Mais la sensibilité de
mon appareil à la légère différence de lumière me fait découvrir
mieux que ne l'avais fait le lion prenant son élan sur l'une des colonnettes
de l'ouverture sur la grande chapelle de gauche, oubliable la chapelle, ou me suis réfugiée un moment pour reprendre possession de mes yeux - rendu visite au
faux tombeau de Benoit XII (gisant oeuvre d'un restaurateur, et
patchwork de vestiges venant de plusieurs tombeaux) - chapelle
laissée dans l'ombre et où, de toute façon, pour respecter le
décor peint au XIXème le traitement a été plus modéré..
comme sous la lanterne,
préservée, entièrement, même là où la pierre était nue - une
guirlande de pierre a d'ailleurs gardé la crasse des siècles –
par la présence des restes de fresques... quelles soient bénies.
Pour en profiter, c'est
juste avant, au deuxième rang, que me suis installée, trop près
pour apercevoir, perchés presque immédiatement au dessus de moi,
les instrumentistes, Bernard Foccroulle à l'orgue doré du facteur
lombard Lodovico Piantania (1817-19) et Jean Tubéry au cornet à
bouquin – de lui je voyais sortir, pour les airs où il intervenait
– un sur deux – au dessus de la rambarde, la belle tête ronde et
un coude noir tenant le cornet.
Et ce fut un régal de
musique claire, sans emphase, légère et souple... de timbres
joyeux, de voix de flûtes, des vibrations aériennes, sans rien de
cette lourdeur, cette violence, de la musique d'orgue postérieure,
s'accordant à la souplesse du chant du cornetto
une première partie Ars
latina avec le Pulchra
est de Palestrina orné par
Francesco Rognoni, une toccata du Secondo Libro di Toccate de
Frescobaldi, un Laudate dominum de
Monteverdi, un capriccio del Primo Libro di Capricce de Frescobaldi,
deux Tientos de Francisco Correa de Arauxo – belle découverte pour
moi – et une sonata de Giovanni Battista Fontana.
Pour
tenir compte du manque de tendresse du ciel pour les rues d'Avignon,
ils ont choisi de supprimer l'entracte, de le remplacer par
l'exécution à l'orgue pendant que le cornettiste se reposait entre
la sonata de Fontana et le premier air de la seconde partie, de la
Bergamasca de
Monteverdi
avant
l'ars germanica –
pas si différente de la musique du sud, les musiciens se
connaissant, circulant, avec (l'aime particulièrement) Suzanne
un jour de Roland de Lassus et
Giovanni Bassano, il Ballo del Granduca de
Jan Pieterszoon Swellinck, Paduan de
Samuel Scheidt – ai cru un instant que l'on avait changé de
climat, au début, ample solennel et lourd, et puis il y a le
surgissement des flûtes.. - Canzone de
Froberger, un air de Jan Jacob Van Eyck, et pour une belle fin
jubilante, un prélude de choral Vater unser in Himmelreich
et une fantaisie de choral Wie
schön leuchtete der Morgenstern de
Buxtehude
circuler
en piapiatant, disant plaisir, échangeant saluts (me demander
parfois - c'est qui ? - en répondant) traverser pour voir l'orgue
m'arrêter
devant une chapelle, regarder depuis le porche un mur de pluie,
ouvrir parapluie
me
risquer, et rentrer sous l'averse qui reprenait son souffle.
PS
Me demande un peu pourquoi suis revenue.
6 commentaires:
Musique dans une église : on comprend mieux Bach (ou d'autres musiciens) dans ces lieux théâtraux (normal, en Avignon)...

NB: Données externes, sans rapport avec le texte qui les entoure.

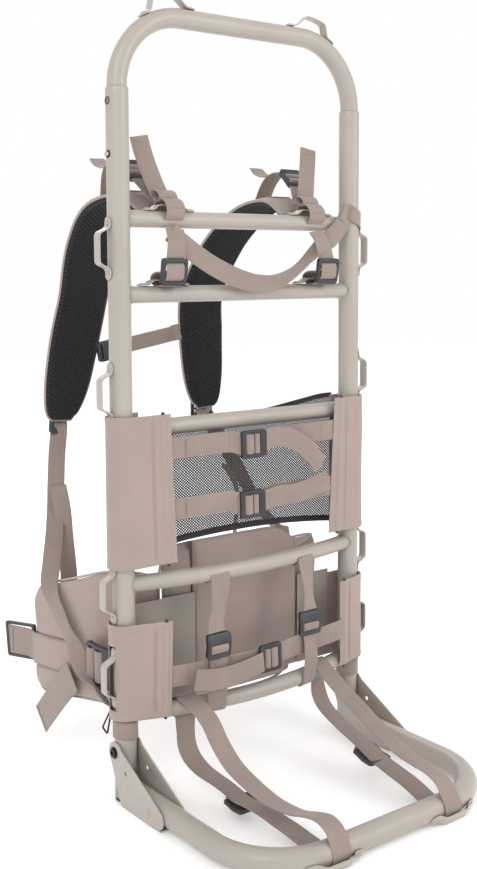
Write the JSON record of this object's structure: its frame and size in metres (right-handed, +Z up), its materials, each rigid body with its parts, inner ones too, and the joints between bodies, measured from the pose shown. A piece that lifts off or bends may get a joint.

Nous on ne se demande pas, on savoure, ces lieux même trop blanchis et ces moments que nous ne verrions jamais sans vous !
et le baroque des tribunes et la clarté (même artificielle) convenaient à cette musique, si ce n'est cette impression de pierre écorchée, tuée
Les murs trop blancs ne le resteront pas longtemps.
J'aime le blanc, un désir de pureté dans un monde trop gris.
rares les lieux de prière de cette couleur pourtant convenant si bien à la méditation
L'argent ne suffisait pas, il faut donc blanchir la musique !!!!!